Thirty-two flights are scheduled to leave Ukraine for Israel in the coming week, including 10 in the next 48 hours. Airlines are still flying to Ukraine from Ben Gurion Airport.

Yet sources in the aviation industry confirmed to the Kan public broadcaster that there are hardly any Israelis leaving Ukraine, with low occupancy on each flight out to Israel.

The Foreign Ministry estimates that there are 10,000-15,000 Israelis in Ukraine, which includes dual citizens. Some 6,100 had registered with the embassy, as urged by Israeli authorities, as of Sunday afternoon.

Speaking to the broadcaster, Deputy Foreign Minister Idan Roll said the ministry preferred to be over-cautious rather than run the risk of not doing enough while it is still able to.

Deputy Foreign Minister Idan Roll attends a ceremony at the ministry in Jerusalem on December 1, 2021. (Yonatan Sindel/Flash90)

The deputy minister said that while other countries were pulling out their diplomatic personnel, Israel was sending additional staff to its Kyiv embassy.

“We are reinforcing the embassy in Kyiv in order to better address the needs of citizens of Israel and the Jewish community in Ukraine if necessary,” Roll said.

Israel did, however, begin to repatriate some 150 family members of diplomatic staff and of embassy staff, many of whom were arriving back in Israel on Sunday.

Roll added that the need to attend to the safety of Israeli citizens was now top priority, rather than the diplomatic matter of ties with Ukraine or Russia.

Ukrainians attend a rally in central Kyiv, Ukraine, February 12, 2022, during a protest against the potential escalation of the tension between Russia and Ukraine. (AP Photo/Efrem Lukatsky)

Earlier, Prime Minister Naftali Bennett urged Israeli citizens in the Eastern European country to “come home” while they still can.

“Like the rest of the world, we are hoping that the tension will end without an escalation,” he said at the outset of the weekly cabinet meeting in Jerusalem. “But our first responsibility is to take care of our citizens, Israeli citizens.”

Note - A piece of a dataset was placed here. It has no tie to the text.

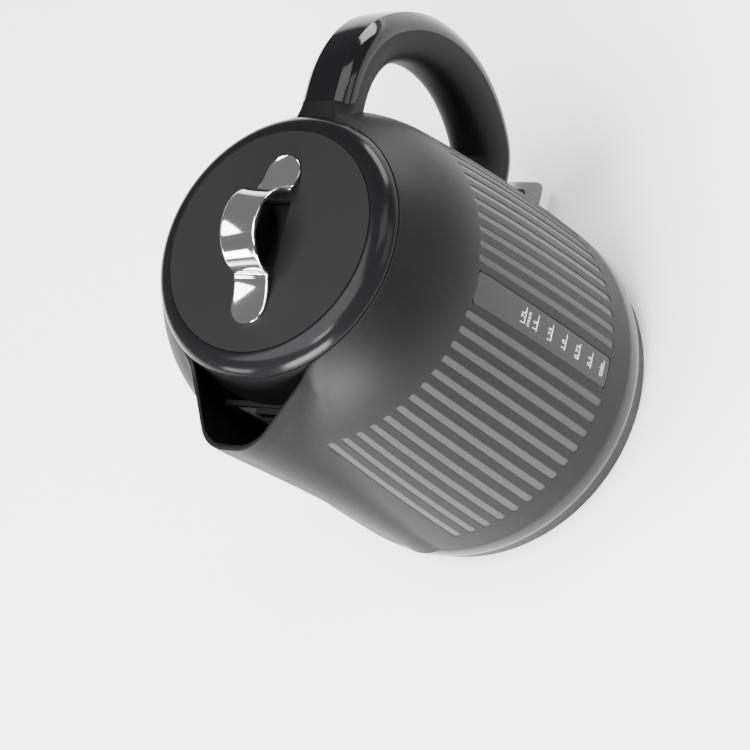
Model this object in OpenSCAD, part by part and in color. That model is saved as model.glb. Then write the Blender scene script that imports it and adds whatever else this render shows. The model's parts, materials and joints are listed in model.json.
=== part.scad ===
// Cordless electric kettle, 1.7 L, in millimetres.
// Frame: +Z up, origin at the centre of the resting rim, spout towards -X, handle towards +X,
// water window towards -Y.

/* [Jug] */
// Outer radius of the jug where it meets the base ring
jug_r = 88.4; // [84:0.1:110]
// Height of the jug's neck, where the lid begins
neck_z = 190; // [185:1:240]
// How far the jug wall leans in between the base ring and the shoulder
taper_in = 9.4; // [6:0.1:14]
// How far the shoulder turns in from the wall to the neck
shoulder_in = 17.8; // [14:0.1:22]
// Height of the rounded shoulder
shoulder_h = 38; // [30:1:46]
// Thickness of the jug wall
wall = 2.5; // [2:0.1:3]

/* [Water window] */
// Width of the water window
window_w = 14.8; // [10:0.1:20]
// Length of the water window
window_h = 109; // [80:1:114]
// Height of the window's lower end
window_z = 41.7; // [40:0.1:50]

/* [Spout] */
// How far the tip of the spout stands out beyond the jug
spout_out = 3.4; // [2:0.1:12]
// Half the width of the spout's front edge
spout_half_w = 19; // [15:0.5:21]
// How far the spout's rim lies under the neck
spout_drop = 2.5; // [1:0.5:5]
// Height where the spout grows out of the wall
spout_root_z = 46; // [42:1:70]

/* [Handle] */
// Width of the handle
handle_w = 27; // [24:0.5:32]
// Depth of the handle where it leaves the neck
handle_d = 23.2; // [22:0.1:25]
// How much deeper the handle is at its lower end
handle_swell = 4.2; // [3:0.1:5]
// Depth of the glossy outer cover
cover_d = 9; // [8:0.5:10]
// Wall thickness of the handle's mouldings
handle_wall = 2; // [1.5:0.1:2.5]
// Height of the handle's underside at its lower end
handle_low_z = 41.2; // [40:0.1:43]

/* [Lid] */
// Width of the lid's bevelled ring
bevel_w = 9.6; // [8:0.1:12]
// Height of the lid above the neck
lid_h = 8.1; // [6:0.1:10]
// Outer radius of the lid's arch
arch_r = 19.8; // [17:0.1:22]
// Width of the lid's arch
arch_w = 18; // [14:0.5:20]
// Thickness of the lid's arch
arch_t = 1.5; // [1:0.1:2]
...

Travelers seen in the departure hall at the Ben Gurion International Airport, as they make their way to Ukraine, February 13, 2022. (Tomer Neuberg/Flash90)

Meanwhile, Foreign Minister Yair Lapid met with Ukraine’s First Deputy Foreign Minister Emine Dzhaparova in Jerusalem on Sunday.

Lapid expressed his concern over Ukraine’s tensions with Russia and updated Dzhaparova on Israel’s travel warning to its citizens.

Lapid also expressed his hopes that the situation will deescalate as the result of ongoing diplomatic effort.

Foreign Minister Yair Lapid (1st from right right) meets Ukraine’s First Deputy Foreign Minister Emine Dzhaparova (first from left) in Jerusalem on February 13, 2022. (courtesy)

Israeli officials believe the window for evacuating citizens from Ukraine is closing fast, and may be shut by Wednesday morning. The Biden administration warned Israel late last week that Russia could invade within days.

Russia and Ukraine have been locked in a bitter conflict since 2014, when Ukraine’s Kremlin-friendly leader was driven from office by a popular uprising. Moscow responded by annexing the Crimean Peninsula and then backing a separatist insurgency in eastern Ukraine, where fighting has killed over 14,000 people.

A 2015 peace deal brokered by France and Germany helped halt large-scale battles, but regular skirmishes have continued, and efforts to reach a political settlement have stalled.